Rikka is collared with an electrical device that gives off sounds that indicate where she is and what she's doing. The collar makes a steady, slow sound when Rikka is on the move, but when she stops for longer then a couple of seconds, the speed of the sound picks up.
That's how we know she's "on point." And while this was very foreign to me at first, I learned the game rather quickly. When the collar indicates Rikka has stopped, the wise sportsman moves quickly to her.
With Rikka, limiting out on game birds is mostly a matter of whether or not the humans with the guns can hit the birds she finds.
I was awfully rusty at first, as was my brother, but we lim- ited out on pheasants (two apiece) pretty quickly on the opening day (Oren had two cockbirds in 20 minutes and worked the dog for us for the next two hours).

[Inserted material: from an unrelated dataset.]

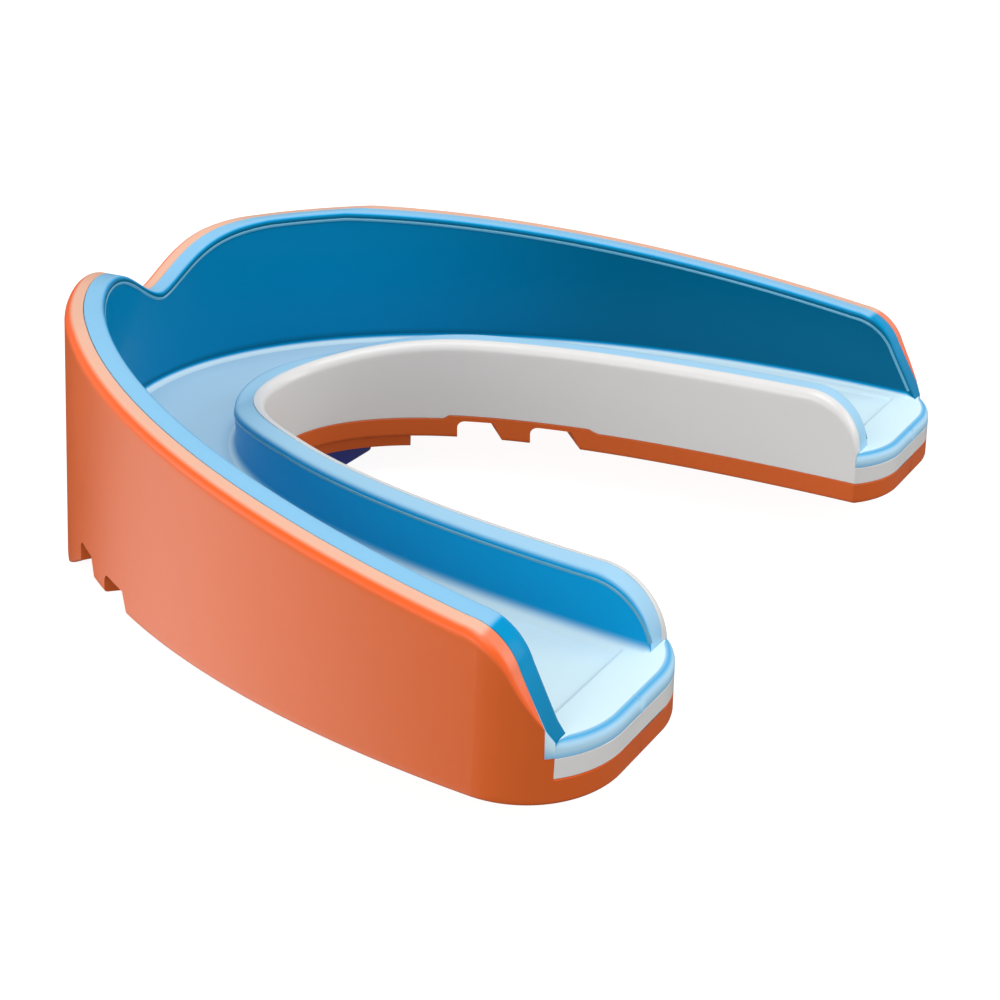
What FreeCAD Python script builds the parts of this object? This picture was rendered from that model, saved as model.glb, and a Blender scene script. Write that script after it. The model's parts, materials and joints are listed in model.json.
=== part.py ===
"""Boil-and-bite mouthguard for the upper teeth, as four bonded mouldings.

Row frame: +Z up, -Y towards the lips, +Y towards the throat. The origin is at the
centre of the box, on the plane that the front lip stands on. Sizes are in millimetres.
"""
import FreeCAD, Part
import math
import os

V = FreeCAD.Vector

# ---- overall sizes ----
ARCH_LENGTH = 60.1        # front of the lip to the ends of the arms
ARCH_WIDTH = 64.8         # across the cheeks, measured at the foot of the walls
LIP_DROP = 3.4            # how far the front lip hangs below the sole
CHEEK_WALL_FRONT = 16.0   # height of the cheek wall above the sole, at the front
CHEEK_WALL_MIDDLE = 13.9  # the same halfway along the arms
CHEEK_WALL_REAR = 10.7    # the same where its shoulder starts
TONGUE_WALL_FRONT = 7.1   # height of the tongue wall above the sole, behind the front teeth
TONGUE_WALL_REAR = 8.4    # the same along the arms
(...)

That's when the fun began. We headed to nearby brushy, swampy areas to take a shot at a lesser-known game bird that is a whole lot of fun to hunt, the woodcock.
Woodcocks are essentially shorebirds that don't live on the shore. The spend their summers from Pennsylvania north into upper Canada, where they feed exclusively on earth worms.
When they can no longer force their long, thin bills into the soft soil, they head for warmer climates where they can. This area is a favorite stop of theirs on the way and if winter doesn't strike too quickly, they stick around for several weeks.
They are strange birds, really, and fly in a reckless, seemingly aimless patterns. "It's almost like hunting bats," Oren says.
If you have a bird dog and want to try your hand at woodcock, we have figured out that they like partially-wooded flatlands that are adjacent to damp areas with soft soil.
We enjoyed ourselves well enough that we have hit the field a couple times since and all told have gotten nine pheasants, 10 woodcocks and two grouse, the most prized sporting bird- Oren and Rikka's favorite. They rejoice like a couple of kids on Christmas when we get one. Experienced hunters can certainly relate to that.
With a dog like Rikka, the field is about as even as it's going to get with game birds. It sure made my transition toward getting back into hunting a lot easier.